Chiude il gruppo Un po’ di pace, uno sguardo sul futuro che non rinuncia alla nostalgia (Te li ricordi quei discorsi sul futuro come fosse un gioco? Altro che poco, nelle mie ossa trovo i sogni tuoi).

Parlare degli altri per parlare di se stessi

E poi c’è Gli invisibili, il brano che meglio sintetizza i due sguardi di Tribù Urbana, quello che scava dall’interno e quello che si proietta fuori. Il pezzo parla di e a nome di coloro che nella vita si sono sentiti invisibili, perché a vent’anni hanno già «visto quattro vite», hanno finto di stare bene o hanno scelto tardi di ribellarsi.

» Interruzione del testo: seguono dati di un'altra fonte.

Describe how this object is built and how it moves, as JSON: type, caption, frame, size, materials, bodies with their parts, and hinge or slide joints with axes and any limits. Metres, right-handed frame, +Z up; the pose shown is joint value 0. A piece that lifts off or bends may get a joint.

Gli invisibili è una voce che diventa tante voci, un sentimento intimo che diventa universale, una parola che si fa slogan e, infine, un silenzio che diventa un grido di speranza.

Ermal, nel brano, canta così: «Siamo gli ultimi di questa lunga fila / Siamo quelli che ci manca ancora una salita / Quelli che vedi quasi sempre sullo sfondo/ Siamo gli invisibili che salveranno il mondo».

Ermal Meta non è un cantautore impegnato, allo stesso modo in cui non è un cantautore romantico. Le sue produzioni musicali dimostrano che sa affrancarsi da certe etichette: è un cantautore sensibile, capace di osservarsi e osservare, quindi di raccontare con uno stile personale e riconoscibile quello che vede.

Ermal Meta è un artista che sa vedere e dare, alle storie che vive, una forma poetica e leggera. Tribù Urbana lo conferma.